Manchester Code Enforcement Director David Albin said complaint-based systems, like Portland’s, don’t typically ensure that all housing is safe because many tenants do not know what problems to look out for or how to report problems. Manchester inspects buildings once every three years.
“You’re relying on human nature. Some people don’t complain,” Albin said. “The proactive system at least gives the city inspectors a chance to get into these buildings every three years and get the problems taken care of.”
Portland’s Fire Department is expected to resume its proactive inspections of apartment buildings with three or more units in the coming months. But Portland’s inspections task force is not recommending proactive inspections of all single-family or two-unit buildings. Two-unit buildings like the one that burned on Noyes Street account for 20 percent of the rental housing in the city and inspecting them all would cost too much money, according to officials.
Code inspectors will continue to respond to complaints and the new housing safety office, if created by the city, would inspect single-family and two-family rentals that are determined to be high-risk properties.

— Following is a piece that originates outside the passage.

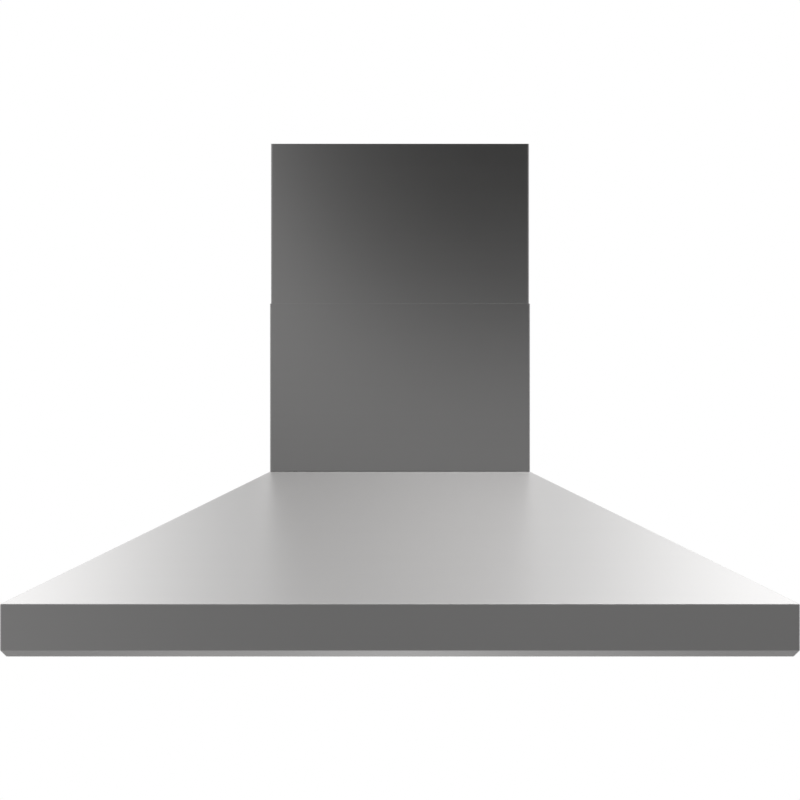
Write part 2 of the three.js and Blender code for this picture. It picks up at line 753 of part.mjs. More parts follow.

Julie Sullivan, the city’s acting chief of staff who is spearheading the review of the inspections program, said the city can focus its limited resources only on the buildings that pose the greatest risk.
“Proactive inspections for all of Portland’s more than 17,000 rental units would require staffing levels that the city cannot afford and would not ensure that the properties most in need of inspection were prioritized,” Sullivan said.
While it’s unclear if the city will have the money to implement the task force’s recommendations, even landlords who serve on the task force believe the city should be doing more, including regular inspections of all rental units.
“If we can’t do it in three years, there’s a problem here – there’s not enough staff,” landlord Crandall Toothaker said at a task force meeting. “Either you want to be a landlord in the field and play, or you don’t. If you don’t want to play by the rules, then you don’t play.”
He added: “There shouldn’t be room for bad landlords in the city.”